Мой суженый, мой ряженый (Бочарова) - страница 118

— Говори уж до конца, — сказала она обречено. — Не молчи.

— Он уходил, и мать становилась как ненормальная. Сначала ревела сутки напролет. Потом ее охватывала дикая злость. Она орала на меня, что это я во всем виноват, я разрушил ее жизнь, все — я. Из-за меня она потеряла красоту, молодость, любовь и так далее. Могла швырнуть все, что под руку попадется, я от нее прятался, чаще всего под кровать — туда она не могла залезть. Или за шкаф. Однажды не успел увернуться, и получил чугунной сковородкой по башке. Помнишь, ты спрашивала, откуда шрам? Мне тогда семи еще не было. Я попал в больницу, там на мать завели дело, хотели лишить ее родительских прав. Тогда вмешался он, поговорил, с кем надо. Дело замяли, но мать положили на обследование. Она долго лежала, он платил за ее лечение. У нее нашли диабет, такой серьезный и запущенный, что еще чуть-чуть и она бы сыграла в ящик. Этим и объяснялось ее состояние, как говорили врачи, «повышенной возбудимости».

— С кем же ты жил все это время, пока ее лечили? С отцом?

— С тетей Аней. Она забрала меня к себе. Потом мать выписали. Не знаю, чего ей там, в больнице, кололи, но вышла она неузнаваемая. От агрессии не осталась и следа, но она стала… она стала такой, какой ты ее видишь сейчас. И жутко растолстела. Была худенькая, как девчонка, а сделалась жирной коровой. И соображать перестала. Единственное, что она помнила, так это то, что в квартире должна быть чистота. А еще — она продолжала любить отца, но уже не страдала по поводу того, что ему не нужна. Ей достаточно было самой идеи, и она была счастлива. Работать она больше не могла, отец оформил ей инвалидность и стал подкидывать деньжат — ему к тому времени уже хорошо платили за публикации.
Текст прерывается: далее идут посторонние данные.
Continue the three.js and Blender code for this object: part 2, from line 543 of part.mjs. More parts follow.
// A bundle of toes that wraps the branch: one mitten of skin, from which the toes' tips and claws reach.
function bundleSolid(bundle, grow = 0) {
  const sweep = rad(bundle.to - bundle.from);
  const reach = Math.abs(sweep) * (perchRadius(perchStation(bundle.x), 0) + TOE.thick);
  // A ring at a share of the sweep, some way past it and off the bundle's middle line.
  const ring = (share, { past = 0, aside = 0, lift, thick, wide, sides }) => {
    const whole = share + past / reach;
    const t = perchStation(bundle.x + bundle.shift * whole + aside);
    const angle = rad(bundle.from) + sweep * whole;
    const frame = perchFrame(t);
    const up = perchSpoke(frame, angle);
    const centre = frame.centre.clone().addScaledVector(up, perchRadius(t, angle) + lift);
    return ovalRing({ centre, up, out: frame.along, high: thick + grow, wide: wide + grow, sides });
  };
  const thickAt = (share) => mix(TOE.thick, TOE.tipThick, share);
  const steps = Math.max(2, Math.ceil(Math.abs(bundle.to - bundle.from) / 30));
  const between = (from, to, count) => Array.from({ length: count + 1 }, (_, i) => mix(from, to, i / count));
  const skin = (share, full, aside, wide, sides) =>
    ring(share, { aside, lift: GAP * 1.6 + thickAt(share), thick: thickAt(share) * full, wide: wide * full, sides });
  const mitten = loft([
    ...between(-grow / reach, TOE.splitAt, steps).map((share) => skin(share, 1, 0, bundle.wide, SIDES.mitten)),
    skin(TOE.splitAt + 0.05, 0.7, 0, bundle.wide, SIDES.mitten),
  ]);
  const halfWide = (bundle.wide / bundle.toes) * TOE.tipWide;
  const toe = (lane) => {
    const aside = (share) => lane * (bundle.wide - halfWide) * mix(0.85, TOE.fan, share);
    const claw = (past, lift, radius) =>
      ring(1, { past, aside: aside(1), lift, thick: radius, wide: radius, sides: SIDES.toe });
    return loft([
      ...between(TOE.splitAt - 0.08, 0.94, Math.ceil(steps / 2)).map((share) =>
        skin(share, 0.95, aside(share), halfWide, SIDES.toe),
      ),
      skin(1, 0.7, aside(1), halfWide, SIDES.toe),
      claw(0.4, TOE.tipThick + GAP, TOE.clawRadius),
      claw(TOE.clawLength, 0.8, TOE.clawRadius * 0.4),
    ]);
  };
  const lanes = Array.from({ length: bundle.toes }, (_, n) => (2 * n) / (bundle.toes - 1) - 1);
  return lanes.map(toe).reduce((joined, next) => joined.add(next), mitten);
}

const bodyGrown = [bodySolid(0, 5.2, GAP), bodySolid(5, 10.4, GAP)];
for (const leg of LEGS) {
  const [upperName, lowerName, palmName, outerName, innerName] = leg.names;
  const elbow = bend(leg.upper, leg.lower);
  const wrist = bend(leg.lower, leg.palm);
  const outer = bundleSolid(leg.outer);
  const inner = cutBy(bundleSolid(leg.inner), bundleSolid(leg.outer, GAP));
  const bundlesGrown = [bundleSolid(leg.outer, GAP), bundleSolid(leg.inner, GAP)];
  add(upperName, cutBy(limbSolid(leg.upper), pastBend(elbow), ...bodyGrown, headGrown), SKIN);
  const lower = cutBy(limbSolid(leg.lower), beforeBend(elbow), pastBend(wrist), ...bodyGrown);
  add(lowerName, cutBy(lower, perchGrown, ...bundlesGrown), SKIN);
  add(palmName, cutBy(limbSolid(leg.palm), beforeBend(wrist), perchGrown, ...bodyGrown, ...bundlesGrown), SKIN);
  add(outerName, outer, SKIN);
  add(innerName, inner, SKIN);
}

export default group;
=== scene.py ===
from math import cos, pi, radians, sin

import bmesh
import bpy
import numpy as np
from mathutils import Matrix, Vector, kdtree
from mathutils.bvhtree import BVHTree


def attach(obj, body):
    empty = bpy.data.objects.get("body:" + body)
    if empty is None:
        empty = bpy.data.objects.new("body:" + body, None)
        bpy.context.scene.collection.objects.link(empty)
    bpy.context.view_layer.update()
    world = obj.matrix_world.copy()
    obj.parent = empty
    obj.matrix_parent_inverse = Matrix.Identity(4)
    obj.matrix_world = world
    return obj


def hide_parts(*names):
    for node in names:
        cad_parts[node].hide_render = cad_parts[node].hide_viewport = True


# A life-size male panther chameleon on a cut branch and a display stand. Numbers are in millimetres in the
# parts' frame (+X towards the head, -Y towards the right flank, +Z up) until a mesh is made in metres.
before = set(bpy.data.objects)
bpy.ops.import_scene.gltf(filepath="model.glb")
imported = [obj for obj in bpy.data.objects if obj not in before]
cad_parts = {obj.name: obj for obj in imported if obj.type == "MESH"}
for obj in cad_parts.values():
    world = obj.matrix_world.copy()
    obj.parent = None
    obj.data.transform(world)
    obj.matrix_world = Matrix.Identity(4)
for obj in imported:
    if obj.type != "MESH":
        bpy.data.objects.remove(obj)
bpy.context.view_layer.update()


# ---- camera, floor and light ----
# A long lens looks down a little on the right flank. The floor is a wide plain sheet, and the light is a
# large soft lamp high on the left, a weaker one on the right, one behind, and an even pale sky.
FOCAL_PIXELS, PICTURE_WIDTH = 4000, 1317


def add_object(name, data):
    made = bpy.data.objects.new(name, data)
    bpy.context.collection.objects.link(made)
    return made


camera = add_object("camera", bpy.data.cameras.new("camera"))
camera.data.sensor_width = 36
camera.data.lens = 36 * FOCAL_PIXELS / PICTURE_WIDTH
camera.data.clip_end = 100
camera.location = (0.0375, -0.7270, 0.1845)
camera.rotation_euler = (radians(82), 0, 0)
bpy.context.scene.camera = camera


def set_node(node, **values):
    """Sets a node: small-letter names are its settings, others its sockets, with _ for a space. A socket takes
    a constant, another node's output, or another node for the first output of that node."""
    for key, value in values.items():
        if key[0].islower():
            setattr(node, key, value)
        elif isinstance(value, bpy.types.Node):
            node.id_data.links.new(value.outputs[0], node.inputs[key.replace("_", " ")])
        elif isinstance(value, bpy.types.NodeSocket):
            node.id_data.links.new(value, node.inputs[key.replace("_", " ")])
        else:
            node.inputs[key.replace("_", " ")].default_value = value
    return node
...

— Значит, все как-то наладилось? — Женя почувствовала облегчение — от того, что страшному Женькиному повествованию пришел конец.

— Смотря, что ты имеешь в виду под этим словом. — Он, наконец, перестал отводить глаза. Вместо недавней злости в них теперь была тоска. Вернее, не тоска, а какое-то тоскливое равнодушие. У Жени сердце сжалось, как когда-то давно, на самой первой репетиции, когда он проходя мимо, поглядел на нее. Именно так и поглядел, безнадежно, обреченно.

— Ну, Жень… я имею в виду, что вы стали жить не так тяжело, что мать успокоилась, и кончился весь этот ад.

Женька грустно усмехнулся.

— Это для нее он кончился. А для меня только начинался.

— Но почему? Я не понимаю!

— Потому что, когда в пять лет отроду самый близкий на свете человек кричит тебе в лицо: «Чтоб ты сдох!», в мозгах что-то переклинивает. Навсегда. Понимаешь, Женька, навсегда. И как бы нормально потом ни было, у тебя самого ничего нормального уже не будет. Я чувствовал себя никем. Пустым местом. Знаешь, это, как отрицательные числа: значение есть, а самого числа вроде бы и нет. Ведь не бывает минус пять яблок или минус восемь апельсинов. Вот так было и у меня. Я пошел в школу и твердо знал, что я не такой, как все. Все существуют на этом свете законно, а я нет. Меня не хотели, а я появился. Сам, без спросу. И испортил жизнь матери. Так примерно я тогда думал. В семь лет трудно быть мудрецом и философом, я им и не был. Мне просто хотелось исчезнуть, чтобы меня перестали замечать все вокруг. Все — одноклассники, учителя. Я их боялся, а они почему-то решили, что я их ненавижу. А потом я и правда стал их ненавидеть. На уроках молчал, на переменах тоже молчал. Когда приходил домой, оказывалось, что у меня голос сел от пятичасового молчания. Дома, кстати, тоже разговаривать было особо не с кем. Мать или спала, или драила полы своей хлоркой.